I mean, it's quite nice. But there are far better Japanese restaurants in the world: heck, there are far better Japanese restaurants in London. We ordered Nobu signature dishes such as the yellowtail sashimi with jalapeno and tempura rock shrimp, and novelties such as the wood-fired oven choices. Nothing was bad, but nothing was standout either.

Take the yellowtail, for instance. It had the vaguely petrified air of fish that hadn't been freshly cut and was overwhelmed into redundancy by the pungency of its accompaniments. Or the shrimp: drop-dead accurate cooking time is needed for the marriage of light, crispy batter and moist, just-cooked crustacean. This wasn't it. The shrimp were fine; the batter soggy.

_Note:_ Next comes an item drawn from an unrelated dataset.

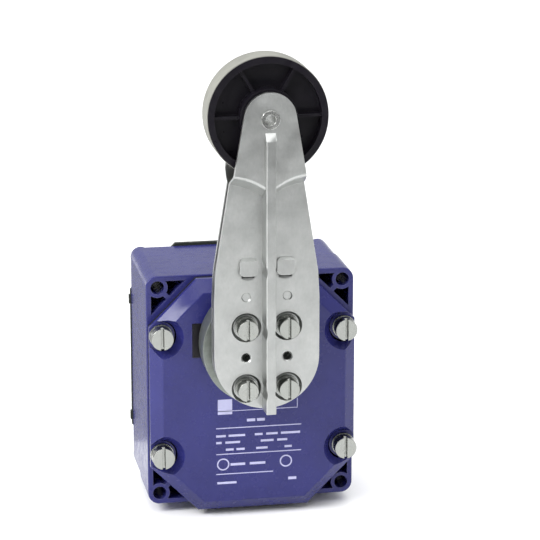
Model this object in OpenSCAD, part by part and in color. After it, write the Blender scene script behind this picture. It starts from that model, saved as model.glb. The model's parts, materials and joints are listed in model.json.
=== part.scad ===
// Heavy-duty rotary limit switch with a large roller lever.
// X is to the right, Y goes back into the mounting wall and Z is up.
// The origin is the centre of the four fixing holes, on the mounting plane.

/* [Body] */
// Width of the body
body_w = 90; // [86:1:96]
// Height of the body
body_h = 102; // [98:1:108]
// Depth of the body, rim to back
body_d = 52; // [50:1:56]
// Radius of the body's upright corners
corner_r = 5; // [4:0.5:6]
// How far the front half stands proud of the rear half
parting_step = 0.4; // [0.2:0.1:0.8]
// Thickness of the rear closing plate
rear_plate_t = 2; // [1.5:0.5:3]

/* [Fixing holes] */
// Spacing of the fixing holes across
fixing_x = 80; // [78:1:82]
// Spacing of the fixing holes up
fixing_z = 92; // [90:1:94]
// Diameter of the fixing holes
fixing_d = 5.8; // [5.3:0.1:6]
// Diameter of the tube round each fixing hole
fixing_boss_d = 8.8; // [8.4:0.1:9.2]

/* [Cover] */
// Height of the cover over its gasket
cover_t = 6.8; // [6.4:0.2:7.2]
// Thickness of the rubber gasket under the cover
gasket_t = 3.2; // [2:0.2:3.6]
// How far the cover hangs below the middle of the body
cover_drop = 1.2; // [0:0.1:1.6]
// Width of the slope round the cover's edge
cover_bevel = 5.1; // [4:0.1:6]
// Depth of that slope
cover_slope = 4.6; // [4:0.1:5.2]
// Distance across the cut corners, measured as x plus z
corner_cut = 76.4; // [75:0.2:78]
// Spacing of the cover screws across
cover_screw_x = 79.2; // [78:0.2:80]
// Spacing of the cover screws up
cover_screw_z = 53; // [50:1:56]
// Diameter of the cover screw heads
cover_head_d = 9.4; // [9:0.1:10]

/* [Cable entries] */
// Diameter of each threaded cable entry
entry_d = 20.4; // [18.6:0.1:20.4]
// Spacing of the two entries
entry_spacing = 38; // [36:1:40]

/* [Lever] */
// Height of the shaft over the centre of the fixing holes
shaft_z = 24.8; // [24:0.2:25.6]
// Diameter of the operating shaft
shaft_d = 14; // [13:0.5:14.5]
// Length of the lever, shaft to axle
lever_l = 101.6; // [98:0.2:104]
// Thickness of each lever plate
lever_t = 2; // [1.5:0.25:2.25]
// Spacing of the lever screws across
lever_screw_x = 17.2; // [17:0.2:18]
// Spacing of the lever screws along the lever
lever_screw_z = 26.2; // [26:0.2:28]
// Diameter of the drum that carries the lever
drum_d = 49; // [46:1:50]

/* [Roller] */
// Diameter of the roller
roller_d = 50; // [48:1:52]
// Width of the roller's rim
roller_w = 14; // [12:1:15]
// Number of ribs on each side of the roller
roller_ribs = 6; // [5:1:8]

/* [Contacts] */
// Travel of a plunger for each radian of lever swing
cam_rise = 2.2; // [1.5:0.1:2.4]
// Cam radius at rest
cam_r = 11; // [10:0.5:12]

/* [Hidden] */
$fn = 64;
gap = 0.05;

// Depths, from the mounting plane towards the front, where Y is negative
case_back = -rear_plate_t;
rim = case_back - body_d;
cover_back = rim - gasket_t;
cover_front = cover_back - cover_t;
cover_wall = 4;
cover_inner = cover_front + cover_wall;
floor_front = case_back - 4;

// The stack of the lever, either side of the roller's middle
roller_mid = rim - 35.5;
plate_gap = 3;
plate_front = roller_mid - plate_gap / 2 - lever_t;
joggle = 8.2;
rib_front = plate_front - 10.5;
axle_z = shaft_z + lever_l;
hub_front = roller_mid + plate_gap / 2 + lever_t;
drum_front = hub_front + 7;
drum_back = drum_front + 12;

// Half sizes of the octagon that the case rim and rear plate share, and those of the cover
oct_x = body_w / 2;
oct_z = body_h / 2;
cover_x = oct_x - 0.5;
cover_z = oct_z + 0.6;
cover_cut = corner_cut - 0.8;
chamber_wall = 3;

// Contact blocks, one behind the other
block_top = -3;
block_bottom = -41;
block_d = 15;
front_block_y = rim;
rear_block_y = rim + 16;
front_half = 20;
rear_half = 27;
plunger_w = 6;
plunger_top = shaft_z - cam_r - 0.3;
bridge_z = -20;

// Plate of thickness t whose back is at y, drawn as x and z
module slab(y, t) {
    translate([0, y, 0]) rotate([90, 0, 0]) linear_extrude(t) children();
}

// Rod along Y of radius r, whose back end is at y
module rod(x, y, z, r, l) {
    translate([x, y, z]) rotate([90, 0, 0]) cylinder(r = r, h = l);
}

// Rectangle with round corners, centred
module round_rect(w, h, r) {
    square([w - 2 * r, h], center = true);
    square([w, h - 2 * r], center = true);
    for (x = [-1, 1], z = [-1, 1]) translate([x * (w / 2 - r), z * (h / 2 - r)]) circle(r);
}

// Rectangle with its corners cut off where x plus z passes cut
module octagon(hx, hz, cut) {
    polygon([[cut - hz, hz], [hx, cut - hx], [hx, hx - cut], [cut - hz, -hz],
        [hz - cut, -hz], [-hx, hx - cut], [-hx, cut - hx], [hz - cut, hz]]);
}

module four(sx, sz) {
    for (x = [-sx / 2, sx / 2], z = [-sz / 2, sz / 2]) translate([x, 0, z]) children();
}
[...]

Wagyu beef, that foie gras of the bovine world (£26 for a serving the size of a condom wrapper), had been cooked medium, a tragic waste of a delicacy that needs only the lightest subjection to a fierce heat to bring out its sumptuous, silky luxury. A wood-roasted poussin was just ordinary. Sushi is typically good but not as good as Nobu New York.

David Collins has done his usual assured job with the design. There's a green, frondy fabric backdrop and some twinkly lights in an otherwise rather uninvolving room. A gold staircase leads you from a downstairs bar that looks like the foyer of a swanky Manhattan hotel. But it's not a patch on the Super Potato-designed Roka, or the lush Christian Liagre fabulousness of Hakkasan.

However, we all know that the rich, as F Scott Fitzgerald said, are different (not from each other, though - we sat between two chaps, both, I promise you, dead ringers for Donald Trump). Here in London, some of the restaurants that regularly pack in a loaded, star-studded crowd leave me stone cold.

San Lorenzo and Cipriani are ludicrously overpriced, bog-standard trats with a bad attitude; Nobu in Park Lane has all the atmosphere of a dentist's waiting room furnished with elderly copies of Hello! But their incomprehensible popularity is selfperpetuating: the slebs like to eat with their peers and the rubberneckers like to clock the slebs - everybody's happy. Kerching!

And this new Nobu is more of the same (apart from a 'democratic' no bookings policy). There's nothing actively wrong with it (hence the three stars) but it's actually just a posh chain, a TGI Friday's for the platinum-carded.

Everything about it, from the menu and the 'irashaimase!' bellowed by the staff on your arrival, to the 'have you eaten at Nobu before?' from your breathlessly excited waiter, is formulaic.

As far as I'm concerned, the rich are welcome to it. But Nobu should care less: even if you and I never darken its door, it won't make a jot of difference.